From Art Project to Blue-Chip Asset
To understand BAYC's impact on finance, you first have to understand how it stopped being just a 'JPEG project.' Launched in April 2021, the 10,000 unique ape avatars quickly transcended their status as digital art. Through savvy marketing, exclusive
'utility' (like access to events and new NFT drops), and a tsunami of celebrity endorsements, they became a status symbol. More importantly in the financial sense, they became a 'blue-chip' asset. Just like blue-chip stocks are seen as reliable long-term investments, Bored Apes became one of the first NFT collections to be widely regarded as a stable store of value in the volatile crypto world. This perception was crucial. Before you can build financial products on top of an asset, the market needs to agree that the asset has durable value. BAYC was the first NFT project to achieve this at scale, paving the way for its financialization.
The Bridge to DeFi: Collateralization
Once Bored Apes were seen as valuable, the next logical step was using them like any other valuable asset—as collateral. This is where the worlds of NFTs and DeFi truly collided. Platforms like NFTfi and BendDAO emerged, creating protocols that allowed Ape holders to do something revolutionary: deposit their NFT as collateral and borrow cryptocurrency (like Ethereum) against it. Suddenly, a static digital collectible became a productive financial tool. You could get liquidity from your Ape without selling it. This was a game-changer. It introduced the concept of 'NFT-Fi,' a new sub-sector of decentralized finance built around non-fungible tokens. While the concept existed before, the high, stable floor price and deep liquidity of the BAYC market made it the first truly functional and large-scale use case for NFT-backed lending. It proved that the plumbing of DeFi could be applied to digital culture.
ApeCoin: Building a Decentralized Economy
If lending was the bridge, the launch of ApeCoin ($APE) in March 2022 was the creation of an entire new continent. Yuga Labs, the parent company of BAYC, facilitated the creation and launch of an official ecosystem token, governed by a decentralized autonomous organization (DAO). Crucially, a significant portion of the tokens were 'airdropped' for free to BAYC and Mutant Ape NFT holders. Overnight, owners received tens of thousands of dollars' worth of a new, liquid currency. This did two things: it massively rewarded the community, solidifying brand loyalty, and it instantly created a multi-billion dollar micro-economy. $APE wasn't just a speculative coin; it was designed to be the currency for Yuga's entire ecosystem, including their Otherside metaverse. It turned a brand community into the voting members of a functioning, tokenized economy—a core tenet of DeFi, but executed with the branding and user base of a pop-culture phenomenon.

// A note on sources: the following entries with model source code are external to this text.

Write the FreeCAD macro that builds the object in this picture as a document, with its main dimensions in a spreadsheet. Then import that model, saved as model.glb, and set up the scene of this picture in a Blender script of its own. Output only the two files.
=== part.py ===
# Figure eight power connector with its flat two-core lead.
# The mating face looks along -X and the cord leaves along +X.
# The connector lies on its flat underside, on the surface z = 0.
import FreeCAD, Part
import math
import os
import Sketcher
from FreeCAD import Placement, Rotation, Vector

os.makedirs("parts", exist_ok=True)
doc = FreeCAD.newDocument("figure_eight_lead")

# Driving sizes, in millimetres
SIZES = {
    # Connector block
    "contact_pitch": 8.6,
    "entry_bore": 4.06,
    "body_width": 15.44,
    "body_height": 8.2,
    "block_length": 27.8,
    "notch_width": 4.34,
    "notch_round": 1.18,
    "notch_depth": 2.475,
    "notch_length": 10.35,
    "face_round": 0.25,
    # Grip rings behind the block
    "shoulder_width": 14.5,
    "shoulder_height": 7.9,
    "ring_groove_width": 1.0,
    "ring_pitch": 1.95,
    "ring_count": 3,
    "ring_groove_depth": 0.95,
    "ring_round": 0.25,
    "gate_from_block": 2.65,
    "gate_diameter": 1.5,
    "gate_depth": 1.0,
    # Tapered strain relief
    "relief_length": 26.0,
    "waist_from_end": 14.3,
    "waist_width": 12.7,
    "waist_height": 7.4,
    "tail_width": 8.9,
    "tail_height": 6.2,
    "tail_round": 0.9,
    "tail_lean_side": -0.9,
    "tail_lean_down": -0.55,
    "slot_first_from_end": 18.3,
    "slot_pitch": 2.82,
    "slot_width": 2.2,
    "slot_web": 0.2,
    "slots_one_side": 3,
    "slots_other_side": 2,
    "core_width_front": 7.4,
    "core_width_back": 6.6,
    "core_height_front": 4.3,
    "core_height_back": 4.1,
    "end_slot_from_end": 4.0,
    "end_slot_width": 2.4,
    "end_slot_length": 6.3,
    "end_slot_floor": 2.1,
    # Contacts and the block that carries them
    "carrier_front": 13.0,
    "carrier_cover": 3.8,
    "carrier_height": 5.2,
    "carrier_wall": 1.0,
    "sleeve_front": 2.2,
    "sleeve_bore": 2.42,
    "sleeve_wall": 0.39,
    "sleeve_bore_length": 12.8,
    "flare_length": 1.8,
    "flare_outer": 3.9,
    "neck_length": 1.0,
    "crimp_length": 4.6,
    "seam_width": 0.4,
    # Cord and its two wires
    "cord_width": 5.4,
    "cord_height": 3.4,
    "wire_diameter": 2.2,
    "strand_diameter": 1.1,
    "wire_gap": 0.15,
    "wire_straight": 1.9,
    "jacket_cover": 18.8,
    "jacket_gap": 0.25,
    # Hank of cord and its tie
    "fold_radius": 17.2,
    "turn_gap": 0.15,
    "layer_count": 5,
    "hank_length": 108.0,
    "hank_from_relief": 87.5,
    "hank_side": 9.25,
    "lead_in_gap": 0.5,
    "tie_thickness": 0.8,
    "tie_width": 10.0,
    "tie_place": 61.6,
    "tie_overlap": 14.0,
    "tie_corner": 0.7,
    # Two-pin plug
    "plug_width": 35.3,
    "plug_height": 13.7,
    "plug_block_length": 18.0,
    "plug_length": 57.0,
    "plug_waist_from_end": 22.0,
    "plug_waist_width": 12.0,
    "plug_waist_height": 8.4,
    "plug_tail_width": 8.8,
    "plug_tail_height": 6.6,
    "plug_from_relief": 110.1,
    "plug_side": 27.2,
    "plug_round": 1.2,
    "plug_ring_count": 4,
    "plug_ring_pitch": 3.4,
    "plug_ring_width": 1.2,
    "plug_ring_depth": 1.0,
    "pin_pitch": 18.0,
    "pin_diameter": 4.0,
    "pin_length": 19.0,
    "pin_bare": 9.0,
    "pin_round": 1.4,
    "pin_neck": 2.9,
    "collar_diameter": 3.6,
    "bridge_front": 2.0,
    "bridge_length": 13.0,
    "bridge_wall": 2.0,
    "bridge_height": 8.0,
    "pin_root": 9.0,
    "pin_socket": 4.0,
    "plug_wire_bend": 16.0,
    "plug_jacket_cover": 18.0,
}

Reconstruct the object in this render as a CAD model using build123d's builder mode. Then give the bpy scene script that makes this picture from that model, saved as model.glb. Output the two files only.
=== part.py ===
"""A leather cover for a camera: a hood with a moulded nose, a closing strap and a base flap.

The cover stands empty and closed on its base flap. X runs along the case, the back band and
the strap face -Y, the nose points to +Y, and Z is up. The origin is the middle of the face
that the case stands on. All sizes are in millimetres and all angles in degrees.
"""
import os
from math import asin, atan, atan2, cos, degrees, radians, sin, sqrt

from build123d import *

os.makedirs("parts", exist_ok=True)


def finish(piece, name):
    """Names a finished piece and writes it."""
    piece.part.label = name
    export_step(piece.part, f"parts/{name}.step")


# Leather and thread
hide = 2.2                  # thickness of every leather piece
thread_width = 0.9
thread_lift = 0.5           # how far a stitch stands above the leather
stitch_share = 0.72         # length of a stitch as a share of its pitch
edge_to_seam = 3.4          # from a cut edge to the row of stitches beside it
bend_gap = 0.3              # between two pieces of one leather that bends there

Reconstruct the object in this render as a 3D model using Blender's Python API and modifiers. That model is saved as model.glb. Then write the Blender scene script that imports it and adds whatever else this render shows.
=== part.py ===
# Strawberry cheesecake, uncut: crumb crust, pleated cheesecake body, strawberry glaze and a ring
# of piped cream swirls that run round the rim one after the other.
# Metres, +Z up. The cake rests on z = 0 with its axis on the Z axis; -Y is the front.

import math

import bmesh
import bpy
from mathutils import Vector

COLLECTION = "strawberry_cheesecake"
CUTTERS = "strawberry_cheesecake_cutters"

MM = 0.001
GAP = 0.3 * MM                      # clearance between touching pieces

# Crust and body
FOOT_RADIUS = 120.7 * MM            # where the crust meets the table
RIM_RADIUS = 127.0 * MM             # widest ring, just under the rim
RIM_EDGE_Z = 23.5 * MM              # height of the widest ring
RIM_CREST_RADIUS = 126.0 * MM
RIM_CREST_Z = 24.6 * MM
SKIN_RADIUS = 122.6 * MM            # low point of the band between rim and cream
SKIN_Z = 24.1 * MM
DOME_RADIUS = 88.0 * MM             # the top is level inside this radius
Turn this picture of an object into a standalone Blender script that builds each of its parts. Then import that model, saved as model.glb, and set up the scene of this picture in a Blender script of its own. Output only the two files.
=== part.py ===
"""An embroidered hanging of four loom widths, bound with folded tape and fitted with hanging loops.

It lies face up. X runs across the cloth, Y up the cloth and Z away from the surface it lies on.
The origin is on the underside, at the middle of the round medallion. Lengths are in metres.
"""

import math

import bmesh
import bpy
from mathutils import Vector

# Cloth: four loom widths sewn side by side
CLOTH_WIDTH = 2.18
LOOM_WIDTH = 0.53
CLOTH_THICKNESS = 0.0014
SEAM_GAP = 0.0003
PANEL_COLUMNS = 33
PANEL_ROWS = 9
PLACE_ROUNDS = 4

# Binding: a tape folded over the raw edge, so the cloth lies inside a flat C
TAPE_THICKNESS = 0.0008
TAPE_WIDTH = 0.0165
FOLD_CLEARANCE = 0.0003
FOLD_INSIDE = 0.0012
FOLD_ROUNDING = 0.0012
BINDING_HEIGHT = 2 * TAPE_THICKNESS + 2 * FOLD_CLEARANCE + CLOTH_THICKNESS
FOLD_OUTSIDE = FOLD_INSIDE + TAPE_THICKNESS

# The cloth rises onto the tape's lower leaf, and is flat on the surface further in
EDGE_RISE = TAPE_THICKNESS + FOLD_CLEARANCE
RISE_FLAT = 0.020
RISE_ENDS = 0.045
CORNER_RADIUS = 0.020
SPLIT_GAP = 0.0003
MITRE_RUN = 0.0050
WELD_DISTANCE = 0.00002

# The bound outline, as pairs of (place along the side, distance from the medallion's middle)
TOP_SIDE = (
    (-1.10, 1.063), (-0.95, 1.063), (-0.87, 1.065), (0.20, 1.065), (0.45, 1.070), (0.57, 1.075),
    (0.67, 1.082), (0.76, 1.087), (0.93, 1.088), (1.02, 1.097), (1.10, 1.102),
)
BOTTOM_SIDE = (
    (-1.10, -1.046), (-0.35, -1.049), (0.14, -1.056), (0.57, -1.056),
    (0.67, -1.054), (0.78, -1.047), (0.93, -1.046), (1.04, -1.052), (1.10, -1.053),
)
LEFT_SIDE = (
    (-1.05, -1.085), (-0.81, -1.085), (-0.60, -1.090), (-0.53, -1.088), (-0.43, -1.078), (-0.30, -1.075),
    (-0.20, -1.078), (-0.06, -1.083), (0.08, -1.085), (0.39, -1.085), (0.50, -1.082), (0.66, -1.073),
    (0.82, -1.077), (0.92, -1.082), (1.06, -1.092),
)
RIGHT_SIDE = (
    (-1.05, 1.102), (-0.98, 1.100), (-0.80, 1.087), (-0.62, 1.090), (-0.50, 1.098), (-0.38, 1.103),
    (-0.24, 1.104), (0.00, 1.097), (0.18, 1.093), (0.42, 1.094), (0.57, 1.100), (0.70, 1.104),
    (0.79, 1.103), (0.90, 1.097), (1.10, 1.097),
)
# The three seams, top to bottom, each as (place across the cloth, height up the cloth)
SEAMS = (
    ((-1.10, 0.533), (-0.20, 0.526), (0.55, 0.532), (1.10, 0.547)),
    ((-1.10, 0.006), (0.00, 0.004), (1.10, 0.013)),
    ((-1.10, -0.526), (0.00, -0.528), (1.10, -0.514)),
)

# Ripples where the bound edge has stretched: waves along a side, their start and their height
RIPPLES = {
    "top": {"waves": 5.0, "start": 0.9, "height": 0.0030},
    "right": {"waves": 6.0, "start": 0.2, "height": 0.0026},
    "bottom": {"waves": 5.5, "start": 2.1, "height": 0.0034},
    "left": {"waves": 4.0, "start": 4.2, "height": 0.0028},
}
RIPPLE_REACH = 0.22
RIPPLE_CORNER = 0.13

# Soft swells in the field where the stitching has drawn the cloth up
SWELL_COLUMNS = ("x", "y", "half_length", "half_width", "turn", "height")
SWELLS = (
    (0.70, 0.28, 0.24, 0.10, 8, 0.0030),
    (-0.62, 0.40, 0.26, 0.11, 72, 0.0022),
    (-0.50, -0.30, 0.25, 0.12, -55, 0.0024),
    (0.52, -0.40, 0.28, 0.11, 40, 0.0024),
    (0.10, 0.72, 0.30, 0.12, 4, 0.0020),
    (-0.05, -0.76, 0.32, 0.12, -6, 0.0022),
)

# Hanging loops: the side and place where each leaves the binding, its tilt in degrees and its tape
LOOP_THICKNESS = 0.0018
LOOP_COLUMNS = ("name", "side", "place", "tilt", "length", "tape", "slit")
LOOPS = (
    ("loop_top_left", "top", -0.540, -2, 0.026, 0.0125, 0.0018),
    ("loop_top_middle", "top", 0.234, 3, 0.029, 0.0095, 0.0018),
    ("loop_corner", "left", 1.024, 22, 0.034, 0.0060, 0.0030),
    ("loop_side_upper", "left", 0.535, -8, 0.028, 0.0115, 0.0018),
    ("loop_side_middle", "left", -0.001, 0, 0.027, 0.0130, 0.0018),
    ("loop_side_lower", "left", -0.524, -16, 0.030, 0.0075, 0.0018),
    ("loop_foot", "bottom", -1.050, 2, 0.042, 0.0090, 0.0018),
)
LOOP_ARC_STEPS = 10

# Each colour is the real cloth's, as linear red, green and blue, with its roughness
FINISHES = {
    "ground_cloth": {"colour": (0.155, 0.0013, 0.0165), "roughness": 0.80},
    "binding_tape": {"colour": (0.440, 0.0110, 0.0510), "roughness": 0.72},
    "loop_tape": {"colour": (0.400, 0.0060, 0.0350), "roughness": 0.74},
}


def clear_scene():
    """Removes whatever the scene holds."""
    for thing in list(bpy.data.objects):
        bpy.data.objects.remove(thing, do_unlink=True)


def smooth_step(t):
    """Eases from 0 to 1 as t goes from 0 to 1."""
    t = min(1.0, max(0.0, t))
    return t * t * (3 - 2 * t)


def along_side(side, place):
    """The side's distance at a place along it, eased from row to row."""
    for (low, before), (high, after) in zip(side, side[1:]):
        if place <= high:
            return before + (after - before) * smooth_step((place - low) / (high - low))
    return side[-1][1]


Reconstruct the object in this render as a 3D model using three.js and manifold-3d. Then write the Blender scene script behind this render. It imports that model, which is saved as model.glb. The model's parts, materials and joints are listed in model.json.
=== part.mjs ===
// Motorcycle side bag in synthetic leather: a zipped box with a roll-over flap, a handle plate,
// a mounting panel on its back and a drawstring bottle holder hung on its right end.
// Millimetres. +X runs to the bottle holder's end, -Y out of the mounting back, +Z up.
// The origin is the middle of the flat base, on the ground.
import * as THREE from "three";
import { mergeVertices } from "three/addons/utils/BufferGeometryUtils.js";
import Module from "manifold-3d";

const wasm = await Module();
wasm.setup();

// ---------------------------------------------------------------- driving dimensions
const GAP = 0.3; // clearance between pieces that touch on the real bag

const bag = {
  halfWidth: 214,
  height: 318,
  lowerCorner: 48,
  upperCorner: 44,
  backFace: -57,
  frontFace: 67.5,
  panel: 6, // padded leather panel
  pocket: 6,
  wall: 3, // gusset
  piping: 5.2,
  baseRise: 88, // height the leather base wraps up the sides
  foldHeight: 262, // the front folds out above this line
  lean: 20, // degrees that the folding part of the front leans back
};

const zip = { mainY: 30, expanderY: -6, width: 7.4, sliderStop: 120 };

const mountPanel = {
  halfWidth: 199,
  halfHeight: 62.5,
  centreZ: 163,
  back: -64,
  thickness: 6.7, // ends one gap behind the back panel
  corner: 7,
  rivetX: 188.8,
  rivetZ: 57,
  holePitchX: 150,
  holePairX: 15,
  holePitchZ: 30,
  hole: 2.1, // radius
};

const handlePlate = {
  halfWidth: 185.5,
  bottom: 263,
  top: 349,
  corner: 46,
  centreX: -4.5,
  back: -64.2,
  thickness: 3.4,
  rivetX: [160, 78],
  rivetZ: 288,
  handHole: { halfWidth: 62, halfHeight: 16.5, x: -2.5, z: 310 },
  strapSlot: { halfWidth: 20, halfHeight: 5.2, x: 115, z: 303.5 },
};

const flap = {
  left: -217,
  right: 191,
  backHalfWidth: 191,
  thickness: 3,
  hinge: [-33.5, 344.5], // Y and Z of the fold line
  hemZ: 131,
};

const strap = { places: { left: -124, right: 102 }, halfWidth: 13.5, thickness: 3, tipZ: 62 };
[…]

Staking, Yield, and the Mainstreaming of DeFi Concepts
The final piece of the puzzle was the introduction of staking. Yuga Labs rolled out a system where ApeCoin holders could 'stake' their tokens—locking them up in a smart contract—to earn passive rewards. They even created a complex system where owning a Bored Ape NFT alongside your staked ApeCoin would dramatically boost your yield. In essence, this is 'yield farming,' a foundational concept in DeFi where users provide liquidity to a protocol in exchange for rewards. But Yuga Labs simplified and branded it. They took a concept that was once the exclusive domain of DeFi power users and presented it as a simple, attractive way for their community to earn passive income. By doing so, they onboarded thousands of people who were initially attracted to art and culture into sophisticated financial mechanics, quietly teaching them the core principles of decentralized finance.